Material supplied:
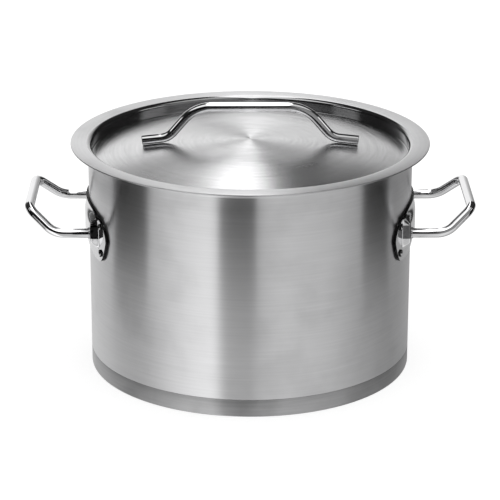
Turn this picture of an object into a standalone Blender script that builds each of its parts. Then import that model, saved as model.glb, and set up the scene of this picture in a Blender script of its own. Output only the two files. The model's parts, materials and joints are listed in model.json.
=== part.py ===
"""Two-handled stainless catering pot with a domed, sunken lid.

Frame: metres, +Z up. The origin is the centre of the base, where the pot stands.
The side handles lie along X, the lid handle too. The lid lifts off along +Z.
"""
import math

import bmesh
import bpy
from mathutils import Matrix, Vector

MM = 0.001

# ---------------------------------------------------------------- driving sizes
BODY_RADIUS = 140.0 * MM        # outside of the straight wall
POT_HEIGHT = 198.0 * MM         # base to the top of the pot's rim
WALL = 1.0 * MM                 # drawn sheet of the pot
RIM_FLARE = 10.0 * MM           # turned-out rim, from the wall to its edge
RIM_BEND = 5.0 * MM             # outside bend under the rim
FLOOR_CORNER = 5.0 * MM         # outside corner between wall and floor

CAP_SHEET = 0.8 * MM            # steel cap under the base
CAP_SKIRT = 15.5 * MM           # height of the cap's upright band
CAP_CORNER = 1.6 * MM           # outside corner of the cap
CORE_THICKNESS = 5.7 * MM       # aluminium disc in the base

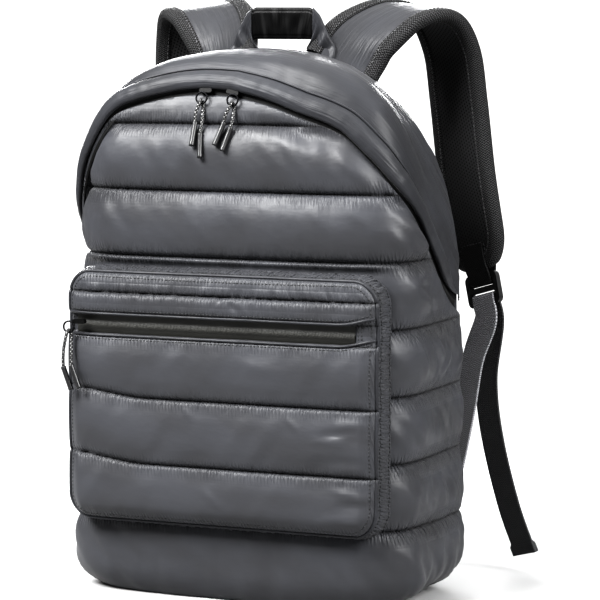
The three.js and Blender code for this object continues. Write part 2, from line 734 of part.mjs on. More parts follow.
// Each pull hangs from a place on its zip. Its ring, and where each of its
// two tubes starts and ends, are counted from that place.
function mainZipAt(degrees) {
  const turn = radians(degrees);
  return { turn, zip: hullPoint(turn, zipHeight(turn)) };
}
const pocketZipEnd = { zip: point(-pocketZipLeft, -pocketDepth, pocketZipHeight) };
const pulls = [
  { name: 'main_left', ...mainZipAt(-19.8), tilt: 0.2, ring: [-2.5, -7, -8.9],
    first: [[-5.6, -12.2, -27.9], [-5.8, -19.6, -47.4]], second: [[-0.5, -14.2, -36.9], [1.8, -20.3, -56.9]] },
  { name: 'main_right', ...mainZipAt(1.5), tilt: 0.2, ring: [0.2, -6.9, -8.9],
    first: [[-4.9, -11.7, -26.5], [-10.7, -19, -45.5]], second: [[1.2, -12.7, -30.5], [-3.6, -19.5, -49.5]] },
  { name: 'pocket', ...pocketZipEnd, tilt: 0, ring: [-2, -4.8, -4.6],
    first: [[-7, -5.5, -37], [1, -7, -55.5]], second: [[1, -7.3, -35], [8.5, -8.3, -53]] },
].map((pull) => {
  const fromZip = ([x, y, z]) => pull.zip.clone().add(point(x, y, z));
  return { ...pull, ring: fromZip(pull.ring), first: pull.first.map(fromZip), second: pull.second.map(fromZip) };
});

function tubePlaces(ends) {
  const start = ends[0];
  return { start, way: ends[1].clone().sub(start).normalize() };
}

// The cord hangs from its ring as a narrow loop, with a tube on each end.
function pullCord(pull) {
  const touch = (ringWire + cordDiameter) / 2 + clearance;
  const lean = pull.tilt + 0.4;
  const top = pull.ring.clone()
    .add(point(0, -Math.sin(pull.tilt), -Math.cos(pull.tilt)).multiplyScalar(ringRadius))
    .add(point(0, -Math.sin(lean), -Math.cos(lean)).multiplyScalar(touch));
  const leg = (ends) => {
    const { start, way } = tubePlaces(ends);
    return start.clone().addScaledVector(way, -2 * clearance);
  };
  const spread = cordDiameter * 0.65;
  const a = leg(pull.first);
  const b = leg(pull.second);
  const shoulder = (side) => top.clone().add(point(side * spread, -0.4, -cordDiameter));
  const path = [a, a.clone().lerp(shoulder(-1), 0.5), shoulder(-1), top, shoulder(1),
    b.clone().lerp(shoulder(1), 0.5), b];
  return cordGeometry(path, cordDiameter, 5, 27);
}

function pullTube(ends) {
  const { start, way } = tubePlaces(ends);
  const geometry = tubeGeometry(tubeLength);
  geometry.applyQuaternion(new THREE.Quaternion().setFromUnitVectors(point(0, 1, 0), way));
  geometry.translate(start.x, start.y, start.z);
  return geometry;
}

const bag = new THREE.Group();
const looseNodes = [];

function add(name, geometry, material) {
  const mesh = new THREE.Mesh(geometry, material);
  mesh.name = name;
  bag.add(mesh);
  return mesh;
}

add('quilted_shell', quiltedShell(), nylon);
add('top_gusset', topGusset(), smoothNylon);
add('back_panel', backPanel(), blackMesh);
add('zip_welt', zipWelt(), smoothNylon);
add('main_zip_tape', mainZipTape(), zipCloth);
add('pocket_shell', pocketShell(), nylon);
add('pocket_zip_tape', pocketZipTape(), zipCloth);
add('pocket_piping', pocketPiping(), nylon);
add('handle_grip', handleGripBand(), blackWeb);
for (const [word, side] of [['left', -1], ['right', 1]]) {
  add(`handle_end_${word}`, handleEnd(side), smoothNylon);
  add(`strap_pad_${word}`, strapPad(side), blackMesh);
  add(`strap_binding_${word}`, strapBinding(side), blackWeb);
  add(`strap_tab_${word}`, strapTab(side), blackWeb);
  add(`ladder_lock_${word}`, ladderLock(side), darkPlastic);
  add(`adjuster_web_${word}`, adjusterWeb(side), greyWeb);
  add(`web_anchor_${word}`, webAnchor(side), blackWeb);
}
for (const [word, pull] of [['left', pulls[0]], ['right', pulls[1]]]) {
  const { at, way, side } = zipFrame(pull.turn);
  const low = zipHalfWidth - sliderWidth / 2 - clearance * 4;
  const place = ontoHull(at.addScaledVector(side, -low), clearance - tapeSink);
  const normal = hullNormal(place);
  const along = way.addScaledVector(normal, -way.dot(normal)).normalize();
  const slider = add(`main_slider_${word}`, sliderGeometry(), darkMetal);
  const inward = normal.clone().negate();
  const basis = new THREE.Matrix4().makeBasis(along, inward, along.clone().cross(inward));
  slider.quaternion.setFromRotationMatrix(basis);
  slider.position.copy(place);
}
const pocketSlider = add('pocket_slider', sliderGeometry(), darkMetal);
pocketSlider.position.set(
  -pocketZipLeft + sliderLength / 2 + 1,
  -pocketDepth + pocketWall / 2 - tapeThickness / 2 - clearance,
  pocketZipHeight,
);
for (const pull of pulls) {
  const ring = add(`${pull.name}_ring`, ringGeometry(), darkMetal);
  ring.rotation.x = Math.PI / 2 - pull.tilt;
  ring.position.copy(pull.ring);
  looseNodes.push(
    add(`${pull.name}_cord`, pullCord(pull), blackWeb),
    add(`${pull.name}_cord_end_a`, pullTube(pull.first), darkPlastic),
    add(`${pull.name}_cord_end_b`, pullTube(pull.second), darkPlastic),
  );
}

// The origin lies under the middle of the bag without its loose pulls.
const firmBox = new THREE.Box3();
const firmNodes = bag.children.filter((mesh) => !looseNodes.includes(mesh));
firmNodes.forEach((mesh) => firmBox.expandByObject(mesh, true));
const middle = firmBox.getCenter(new THREE.Vector3());
bag.position.set(-middle.x, -middle.y, -firmBox.min.z);

export default bag;
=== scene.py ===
# %% [markdown]
# Quilted puffer backpack.
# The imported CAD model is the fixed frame. It says where each solid is, and this script gives
# each one its real surface: swollen quilting, a soft flap, webbing, braided cord.
# All lengths below are millimetres in the CAD source's own frame; one helper turns them
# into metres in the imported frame.

# %% Load the frame and keep its box
import math

import bpy
import numpy as np
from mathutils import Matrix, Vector


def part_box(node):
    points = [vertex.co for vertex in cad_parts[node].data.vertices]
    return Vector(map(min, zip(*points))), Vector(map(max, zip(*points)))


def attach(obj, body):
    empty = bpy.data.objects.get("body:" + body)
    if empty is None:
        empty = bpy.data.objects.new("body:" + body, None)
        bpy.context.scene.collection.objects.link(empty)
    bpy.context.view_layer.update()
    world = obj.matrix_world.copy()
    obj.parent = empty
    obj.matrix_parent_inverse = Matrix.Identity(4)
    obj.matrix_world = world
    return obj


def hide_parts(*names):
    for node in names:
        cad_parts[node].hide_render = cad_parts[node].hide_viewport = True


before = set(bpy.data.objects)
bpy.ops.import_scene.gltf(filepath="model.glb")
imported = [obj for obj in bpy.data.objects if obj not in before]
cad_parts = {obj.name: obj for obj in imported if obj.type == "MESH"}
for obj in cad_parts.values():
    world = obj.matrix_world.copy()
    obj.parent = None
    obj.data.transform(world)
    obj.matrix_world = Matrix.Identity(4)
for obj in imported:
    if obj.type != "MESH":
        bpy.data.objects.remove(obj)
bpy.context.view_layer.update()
MM = 0.001

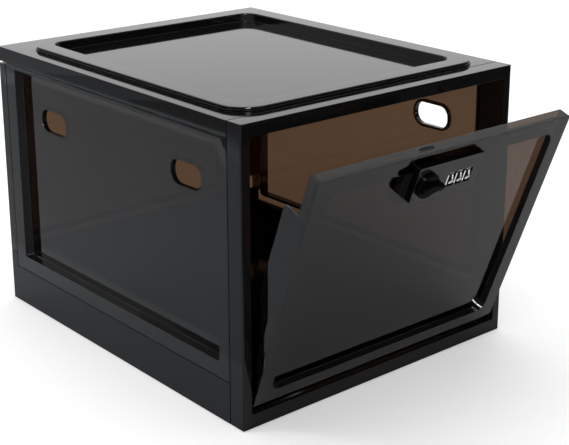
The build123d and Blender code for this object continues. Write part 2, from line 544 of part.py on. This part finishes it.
# Knob: round disc with a tapered finger grip and a hub that runs in the housing
DISC_N = LOCK_RISE + KNOB_LIFT
GRIP_N = DISC_N + KNOB_DISC
SPINDLE_N = DISC_N + 3.0
with BuildPart() as knob:
    rod(ON_DOOR, KNOB_X, KNOB_V, 2 * KNOB_R, DISC_N, GRIP_N)
    chamfer(knob.faces().sort_by(Axis(DOOR_ORIGIN, OUT_DOOR))[-1].edges(), 1.2)
    grip_root = Plane(origin=door_point(KNOB_X, KNOB_V, DISC_N), x_dir=(1, 0, 0),
                      z_dir=OUT_DOOR)
    with BuildSketch(grip_root) as grip:
        Circle(GRIP_WIDE / 2)
        with Locations((GRIP_REACH - GRIP_WIDE / 4, 0)):
            Circle(GRIP_WIDE / 4)
        with Locations((-KNOB_R + GRIP_WIDE / 3, 0)):
            Rectangle(GRIP_WIDE / 2, GRIP_WIDE / 2)
        make_hull()
    extrude(grip.sketch, amount=KNOB_DISC + GRIP_RISE)
    chamfer(knob.faces().sort_by(Axis(DOOR_ORIGIN, OUT_DOOR))[-1].edges(), 0.8)
    rod(ON_DOOR, KNOB_X, KNOB_V, HUB_D, LOCK_RISE - LOCK_WALL, DISC_N + 0.5)
    rod(ON_DOOR, KNOB_X, KNOB_V, SPINDLE_D, LOCK_RISE - LOCK_WALL, SPINDLE_N, Mode.SUBTRACT)
knob.part.label = "knob"
export_step(knob.part, "parts/knob.step")


# Spindle, pressed into the knob and the crank
with BuildPart() as spindle:
    rod(ON_DOOR, KNOB_X, KNOB_V, SPINDLE_D, CRANK_N - CRANK_THICK, SPINDLE_N)
spindle.part.label = "spindle"
export_step(spindle.part, "parts/spindle.step")


# Crank: disc with an eccentric pin that lifts the bolt
PIN_SWING = CRANK_THROW * sin(radians(45))
with BuildPart() as crank:
    rod(ON_DOOR, KNOB_X, KNOB_V, 2 * CRANK_R, CRANK_N - CRANK_THICK, CRANK_N)
    rod(ON_DOOR, KNOB_X, KNOB_V, SPINDLE_D, CRANK_N - CRANK_THICK, CRANK_N, Mode.SUBTRACT)
    rod(ON_DOOR, KNOB_X + PIN_SWING, KNOB_V - PIN_SWING, CRANK_PIN_D,
        BOLT_BACK + 0.4, CRANK_N - CRANK_THICK)
crank.part.label = "crank"
export_step(crank.part, "parts/crank.step")


# Bolt: flat plate lifted by the crank pin into the frame's top rail
with BuildPart() as latch_bolt:
    block(ON_DOOR, KNOB_X - BOLT_LEFT, KNOB_X + BOLT_RIGHT, BOLT_BOTTOM, BOLT_TOP,
          BOLT_BACK, BOLT_FRONT)
    top_edges = latch_bolt.faces().sort_by(Axis(DOOR_ORIGIN, UP_DOOR))[-1].edges()
    chamfer(top_edges.filter_by(Axis.X), 1.0)
    pin_half = CRANK_PIN_D / 2 + BOLT_PLAY
    block(ON_DOOR, KNOB_X + PIN_SWING - pin_half, KNOB_X + CRANK_THROW + pin_half,
          KNOB_V - PIN_SWING - pin_half, KNOB_V - PIN_SWING + pin_half,
          BOLT_BACK, BOLT_FRONT, Mode.SUBTRACT)
latch_bolt.part.label = "latch_bolt"
export_step(latch_bolt.part, "parts/latch_bolt.step")
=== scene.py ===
"""Looks of the lockable storage box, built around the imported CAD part."""

import math

import bmesh
import bpy
from mathutils import Matrix, Vector


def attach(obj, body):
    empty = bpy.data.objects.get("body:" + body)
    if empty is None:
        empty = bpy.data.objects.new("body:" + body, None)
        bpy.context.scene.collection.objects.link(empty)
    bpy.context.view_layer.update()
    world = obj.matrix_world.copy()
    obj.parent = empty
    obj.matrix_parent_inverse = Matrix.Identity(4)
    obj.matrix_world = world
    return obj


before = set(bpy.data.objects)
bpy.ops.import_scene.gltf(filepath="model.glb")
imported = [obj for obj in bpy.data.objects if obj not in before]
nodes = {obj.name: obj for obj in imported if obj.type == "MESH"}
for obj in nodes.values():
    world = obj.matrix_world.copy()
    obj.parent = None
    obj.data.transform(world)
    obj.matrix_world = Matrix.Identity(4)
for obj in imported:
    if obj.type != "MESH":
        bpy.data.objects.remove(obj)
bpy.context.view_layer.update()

MM = 0.001

# The door's own frame, as part.py has it: x across, v up the door, n out of its face
AJAR = math.radians(20.5)
UP = Vector((0, -math.sin(AJAR), math.cos(AJAR)))
OUT = Vector((0, -math.cos(AJAR), -math.sin(AJAR)))
HINGE = Vector((0, -202.0, 25.0))
HINGE_V = 7.0
HINGE_N = -6.5

# The lock in the door's frame
LOCK_BOTTOM = 210.0
LOCK_RISE = 7.0
DIAL_V = LOCK_BOTTOM + 16.0
DIAL_N = -1.2
DIAL_R = 9.6
DIAL_X = (0.3, 11.2, 22.1)
DIAL_SIDES = 10
SIDE_TURN = 360.0 / DIAL_SIDES
DIAL_APOTHEM = DIAL_R * math.cos(math.radians(SIDE_TURN / 2))


def door_point(x, v, n):
    """Point of the door's own frame, in metres in the row frame."""
    return (Vector((x, 0, 0)) + HINGE + UP * (v - HINGE_V) + OUT * (n - HINGE_N)) * MM


def door_frame(x, v, n, turn=0.0):
    """Placement at a point of the door, turned about X by a dial's angle."""
    out = OUT * math.cos(turn) + UP * math.sin(turn)
    up = UP * math.cos(turn) - OUT * math.sin(turn)
    place = Matrix((Vector((1, 0, 0)), up, out)).transposed().to_4x4()
    place.translation = door_point(x, v, n)
    return place


# Materials
def new_material(name):
    """Empty node material with its output node."""
    mat = bpy.data.materials.new(name)
    mat.use_nodes = True
    mat.node_tree.nodes.clear()
    out = mat.node_tree.nodes.new("ShaderNodeOutputMaterial")
    return mat, mat.node_tree.nodes, mat.node_tree.links, out


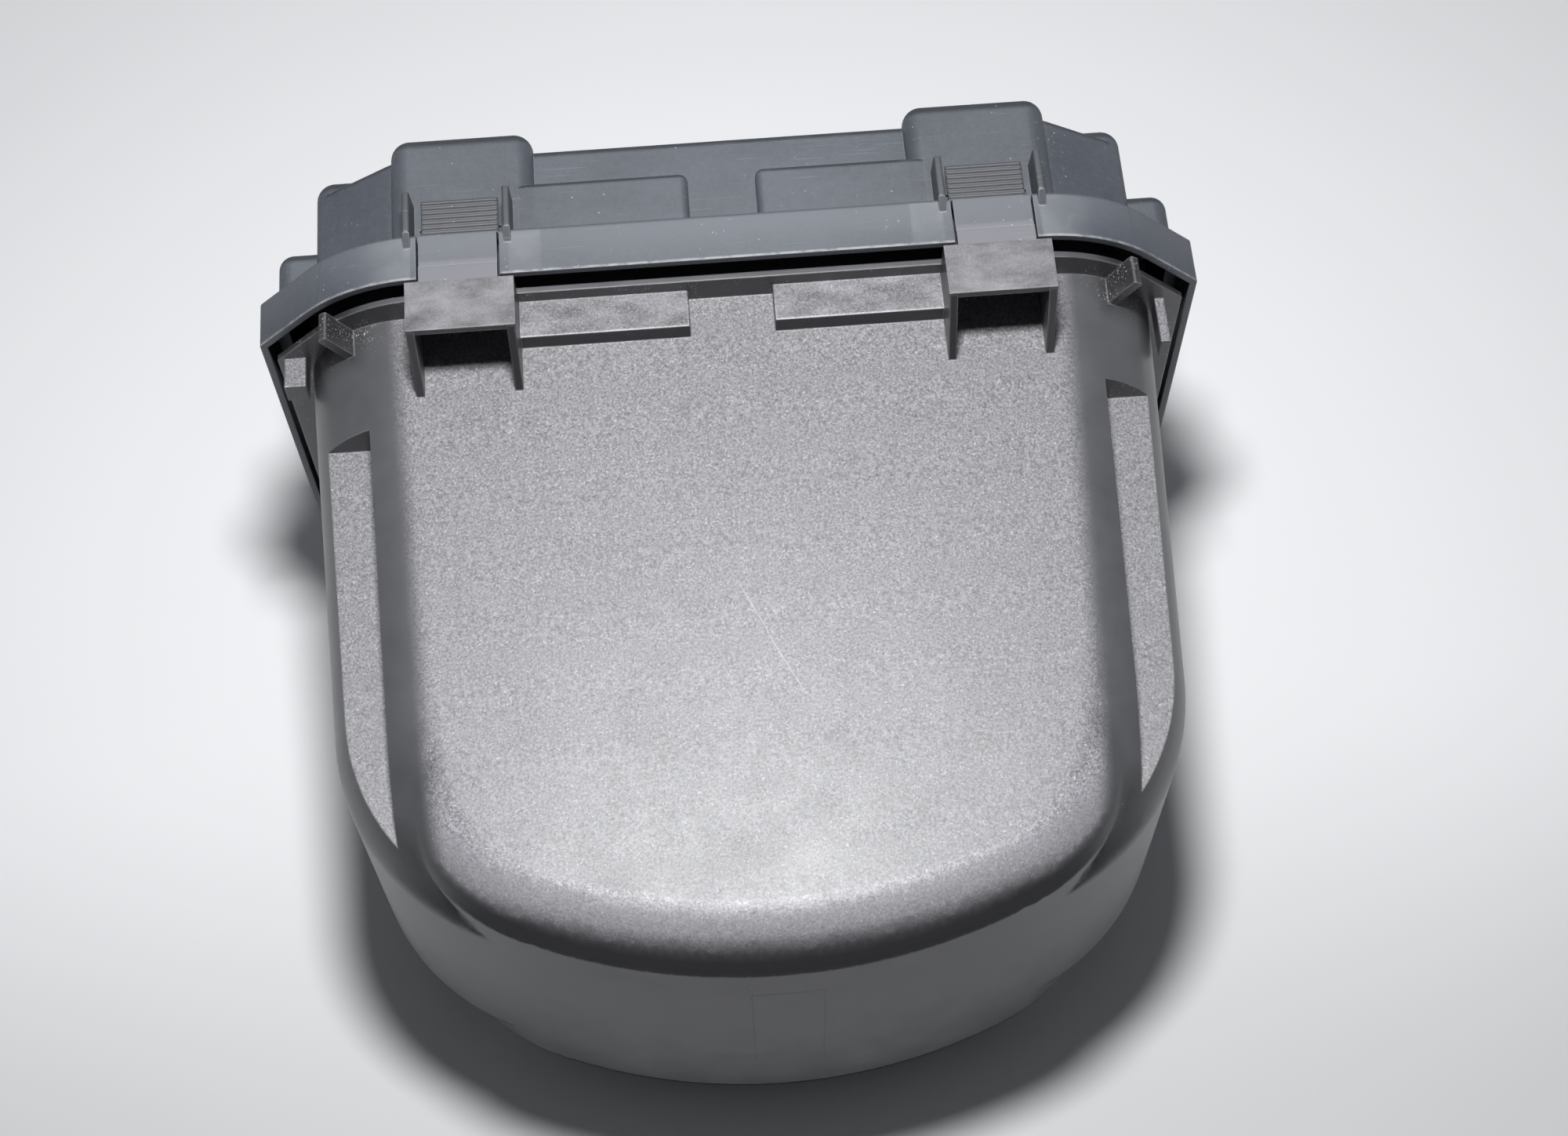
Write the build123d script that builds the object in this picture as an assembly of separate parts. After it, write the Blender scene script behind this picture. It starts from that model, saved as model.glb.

Problem statement: Set down, exactly and alone, the run of lines from the line that has "its loose pulls." to the line that has "points = [vertex.co".

The answer:
// The origin lies under the middle of the bag without its loose pulls.
const firmBox = new THREE.Box3();
const firmNodes = bag.children.filter((mesh) => !looseNodes.includes(mesh));
firmNodes.forEach((mesh) => firmBox.expandByObject(mesh, true));
const middle = firmBox.getCenter(new THREE.Vector3());
bag.position.set(-middle.x, -middle.y, -firmBox.min.z);

export default bag;
=== scene.py ===
# %% [markdown]
# Quilted puffer backpack.
# The imported CAD model is the fixed frame. It says where each solid is, and this script gives
# each one its real surface: swollen quilting, a soft flap, webbing, braided cord.
# All lengths below are millimetres in the CAD source's own frame; one helper turns them
# into metres in the imported frame.

# %% Load the frame and keep its box
import math

import bpy
import numpy as np
from mathutils import Matrix, Vector


def part_box(node):
    points = [vertex.co for vertex in cad_parts[node].data.vertices]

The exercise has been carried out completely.